**Prompt**
Write each line out again exactly as written.

**Supplied information**
▬▬▬▬▬▬▬▬▬▬
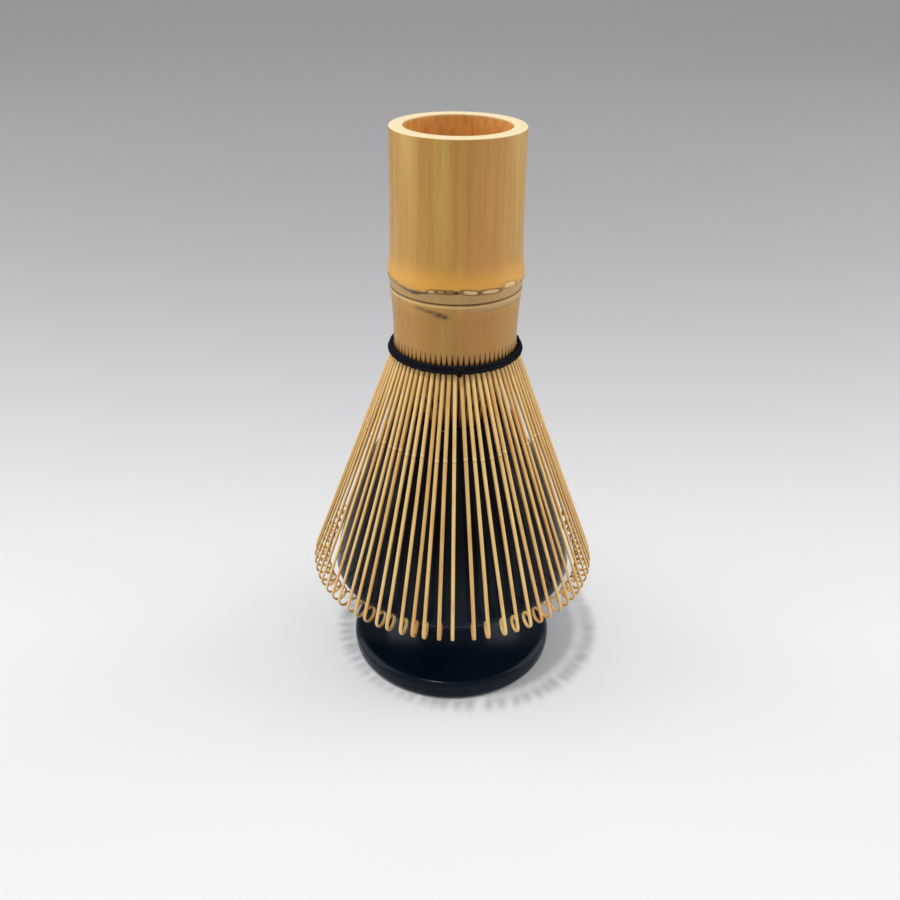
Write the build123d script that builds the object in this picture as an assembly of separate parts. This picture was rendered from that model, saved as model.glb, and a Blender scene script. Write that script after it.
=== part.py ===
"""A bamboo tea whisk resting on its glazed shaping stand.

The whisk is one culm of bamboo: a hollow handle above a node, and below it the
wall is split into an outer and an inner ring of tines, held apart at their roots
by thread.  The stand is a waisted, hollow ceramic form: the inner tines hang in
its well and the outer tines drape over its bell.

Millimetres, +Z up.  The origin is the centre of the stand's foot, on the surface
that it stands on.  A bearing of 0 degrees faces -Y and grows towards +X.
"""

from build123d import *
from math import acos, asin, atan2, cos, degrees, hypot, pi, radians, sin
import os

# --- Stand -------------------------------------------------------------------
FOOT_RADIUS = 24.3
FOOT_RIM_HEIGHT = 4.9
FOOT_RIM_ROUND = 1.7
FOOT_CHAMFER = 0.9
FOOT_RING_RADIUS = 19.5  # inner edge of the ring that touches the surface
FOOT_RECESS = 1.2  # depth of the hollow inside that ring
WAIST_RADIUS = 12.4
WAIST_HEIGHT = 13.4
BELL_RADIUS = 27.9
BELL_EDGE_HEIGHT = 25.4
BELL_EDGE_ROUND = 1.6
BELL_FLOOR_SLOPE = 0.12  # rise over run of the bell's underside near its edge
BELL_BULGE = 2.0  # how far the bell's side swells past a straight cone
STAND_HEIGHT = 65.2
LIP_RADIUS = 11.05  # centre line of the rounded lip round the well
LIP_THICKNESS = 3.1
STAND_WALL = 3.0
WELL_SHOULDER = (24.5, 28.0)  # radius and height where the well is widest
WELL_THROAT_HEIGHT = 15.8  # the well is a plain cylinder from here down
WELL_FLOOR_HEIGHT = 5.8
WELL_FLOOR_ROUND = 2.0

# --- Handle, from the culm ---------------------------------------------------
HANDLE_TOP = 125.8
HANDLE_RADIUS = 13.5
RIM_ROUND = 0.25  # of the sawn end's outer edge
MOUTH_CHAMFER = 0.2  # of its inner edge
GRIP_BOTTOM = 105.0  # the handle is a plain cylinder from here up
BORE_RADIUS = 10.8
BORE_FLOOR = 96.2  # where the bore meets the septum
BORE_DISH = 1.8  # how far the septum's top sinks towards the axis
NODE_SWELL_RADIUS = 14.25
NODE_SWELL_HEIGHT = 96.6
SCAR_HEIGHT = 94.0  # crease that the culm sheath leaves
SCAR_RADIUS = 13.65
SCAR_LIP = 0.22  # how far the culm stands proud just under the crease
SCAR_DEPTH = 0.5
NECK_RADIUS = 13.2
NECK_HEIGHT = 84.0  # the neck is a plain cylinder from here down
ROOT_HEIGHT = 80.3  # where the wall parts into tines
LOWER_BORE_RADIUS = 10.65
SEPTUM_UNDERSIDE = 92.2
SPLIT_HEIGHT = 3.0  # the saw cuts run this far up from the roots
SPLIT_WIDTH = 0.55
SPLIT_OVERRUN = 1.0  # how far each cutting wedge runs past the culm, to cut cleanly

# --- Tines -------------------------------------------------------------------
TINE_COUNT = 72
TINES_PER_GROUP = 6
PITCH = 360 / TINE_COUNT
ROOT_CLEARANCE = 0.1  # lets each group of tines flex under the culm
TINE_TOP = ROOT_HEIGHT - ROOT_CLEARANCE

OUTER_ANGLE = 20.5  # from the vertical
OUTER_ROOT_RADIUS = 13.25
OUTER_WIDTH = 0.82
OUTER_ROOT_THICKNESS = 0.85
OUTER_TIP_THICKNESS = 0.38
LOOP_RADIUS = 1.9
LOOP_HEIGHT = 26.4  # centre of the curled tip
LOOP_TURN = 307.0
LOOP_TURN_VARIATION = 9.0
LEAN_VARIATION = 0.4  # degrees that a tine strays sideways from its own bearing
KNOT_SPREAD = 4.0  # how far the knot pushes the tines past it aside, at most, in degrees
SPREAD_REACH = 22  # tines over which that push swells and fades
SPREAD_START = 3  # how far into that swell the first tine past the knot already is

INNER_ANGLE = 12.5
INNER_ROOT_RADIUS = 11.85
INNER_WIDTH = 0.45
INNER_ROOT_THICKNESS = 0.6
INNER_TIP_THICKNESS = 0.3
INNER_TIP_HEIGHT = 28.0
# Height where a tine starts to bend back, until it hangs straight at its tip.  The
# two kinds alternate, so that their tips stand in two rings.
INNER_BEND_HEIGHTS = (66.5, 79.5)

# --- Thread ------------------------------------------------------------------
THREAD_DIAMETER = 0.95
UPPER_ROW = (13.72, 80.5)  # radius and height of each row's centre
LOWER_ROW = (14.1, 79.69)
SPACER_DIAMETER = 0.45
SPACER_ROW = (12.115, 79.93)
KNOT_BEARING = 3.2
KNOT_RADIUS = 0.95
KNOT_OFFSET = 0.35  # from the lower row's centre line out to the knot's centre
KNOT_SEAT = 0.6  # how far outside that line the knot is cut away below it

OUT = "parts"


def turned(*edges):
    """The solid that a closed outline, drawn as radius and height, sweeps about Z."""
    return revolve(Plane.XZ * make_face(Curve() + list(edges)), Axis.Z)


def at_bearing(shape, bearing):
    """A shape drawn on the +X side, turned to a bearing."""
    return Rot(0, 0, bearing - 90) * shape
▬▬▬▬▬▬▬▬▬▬
**Result**
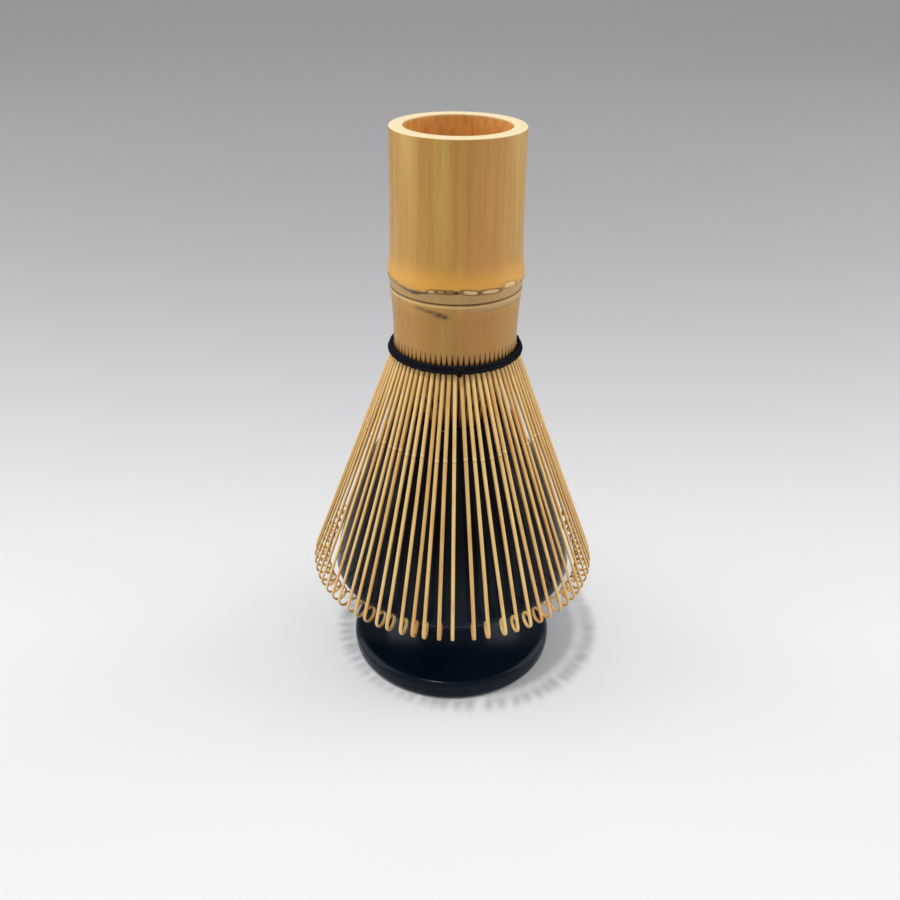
Write the build123d script that builds the object in this picture as an assembly of separate parts. This picture was rendered from that model, saved as model.glb, and a Blender scene script. Write that script after it.
=== part.py ===
"""A bamboo tea whisk resting on its glazed shaping stand.

The whisk is one culm of bamboo: a hollow handle above a node, and below it the
wall is split into an outer and an inner ring of tines, held apart at their roots
by thread.  The stand is a waisted, hollow ceramic form: the inner tines hang in
its well and the outer tines drape over its bell.

Millimetres, +Z up.  The origin is the centre of the stand's foot, on the surface
that it stands on.  A bearing of 0 degrees faces -Y and grows towards +X.
"""

from build123d import *
from math import acos, asin, atan2, cos, degrees, hypot, pi, radians, sin
import os

# --- Stand -------------------------------------------------------------------
FOOT_RADIUS = 24.3
FOOT_RIM_HEIGHT = 4.9
FOOT_RIM_ROUND = 1.7
FOOT_CHAMFER = 0.9
FOOT_RING_RADIUS = 19.5  # inner edge of the ring that touches the surface
FOOT_RECESS = 1.2  # depth of the hollow inside that ring
WAIST_RADIUS = 12.4
WAIST_HEIGHT = 13.4
BELL_RADIUS = 27.9
BELL_EDGE_HEIGHT = 25.4
BELL_EDGE_ROUND = 1.6
BELL_FLOOR_SLOPE = 0.12  # rise over run of the bell's underside near its edge
BELL_BULGE = 2.0  # how far the bell's side swells past a straight cone
STAND_HEIGHT = 65.2
LIP_RADIUS = 11.05  # centre line of the rounded lip round the well
LIP_THICKNESS = 3.1
STAND_WALL = 3.0
WELL_SHOULDER = (24.5, 28.0)  # radius and height where the well is widest
WELL_THROAT_HEIGHT = 15.8  # the well is a plain cylinder from here down
WELL_FLOOR_HEIGHT = 5.8
WELL_FLOOR_ROUND = 2.0

# --- Handle, from the culm ---------------------------------------------------
HANDLE_TOP = 125.8
HANDLE_RADIUS = 13.5
RIM_ROUND = 0.25  # of the sawn end's outer edge
MOUTH_CHAMFER = 0.2  # of its inner edge
GRIP_BOTTOM = 105.0  # the handle is a plain cylinder from here up
BORE_RADIUS = 10.8
BORE_FLOOR = 96.2  # where the bore meets the septum
BORE_DISH = 1.8  # how far the septum's top sinks towards the axis
NODE_SWELL_RADIUS = 14.25
NODE_SWELL_HEIGHT = 96.6
SCAR_HEIGHT = 94.0  # crease that the culm sheath leaves
SCAR_RADIUS = 13.65
SCAR_LIP = 0.22  # how far the culm stands proud just under the crease
SCAR_DEPTH = 0.5
NECK_RADIUS = 13.2
NECK_HEIGHT = 84.0  # the neck is a plain cylinder from here down
ROOT_HEIGHT = 80.3  # where the wall parts into tines
LOWER_BORE_RADIUS = 10.65
SEPTUM_UNDERSIDE = 92.2
SPLIT_HEIGHT = 3.0  # the saw cuts run this far up from the roots
SPLIT_WIDTH = 0.55
SPLIT_OVERRUN = 1.0  # how far each cutting wedge runs past the culm, to cut cleanly

# --- Tines -------------------------------------------------------------------
TINE_COUNT = 72
TINES_PER_GROUP = 6
PITCH = 360 / TINE_COUNT
ROOT_CLEARANCE = 0.1  # lets each group of tines flex under the culm
TINE_TOP = ROOT_HEIGHT - ROOT_CLEARANCE

OUTER_ANGLE = 20.5  # from the vertical
OUTER_ROOT_RADIUS = 13.25
OUTER_WIDTH = 0.82
OUTER_ROOT_THICKNESS = 0.85
OUTER_TIP_THICKNESS = 0.38
LOOP_RADIUS = 1.9
LOOP_HEIGHT = 26.4  # centre of the curled tip
LOOP_TURN = 307.0
LOOP_TURN_VARIATION = 9.0
LEAN_VARIATION = 0.4  # degrees that a tine strays sideways from its own bearing
KNOT_SPREAD = 4.0  # how far the knot pushes the tines past it aside, at most, in degrees
SPREAD_REACH = 22  # tines over which that push swells and fades
SPREAD_START = 3  # how far into that swell the first tine past the knot already is

INNER_ANGLE = 12.5
INNER_ROOT_RADIUS = 11.85
INNER_WIDTH = 0.45
INNER_ROOT_THICKNESS = 0.6
INNER_TIP_THICKNESS = 0.3
INNER_TIP_HEIGHT = 28.0
# Height where a tine starts to bend back, until it hangs straight at its tip.  The
# two kinds alternate, so that their tips stand in two rings.
INNER_BEND_HEIGHTS = (66.5, 79.5)

# --- Thread ------------------------------------------------------------------
THREAD_DIAMETER = 0.95
UPPER_ROW = (13.72, 80.5)  # radius and height of each row's centre
LOWER_ROW = (14.1, 79.69)
SPACER_DIAMETER = 0.45
SPACER_ROW = (12.115, 79.93)
KNOT_BEARING = 3.2
KNOT_RADIUS = 0.95
KNOT_OFFSET = 0.35  # from the lower row's centre line out to the knot's centre
KNOT_SEAT = 0.6  # how far outside that line the knot is cut away below it

OUT = "parts"


def turned(*edges):
    """The solid that a closed outline, drawn as radius and height, sweeps about Z."""
    return revolve(Plane.XZ * make_face(Curve() + list(edges)), Axis.Z)


def at_bearing(shape, bearing):
    """A shape drawn on the +X side, turned to a bearing."""
    return Rot(0, 0, bearing - 90) * shape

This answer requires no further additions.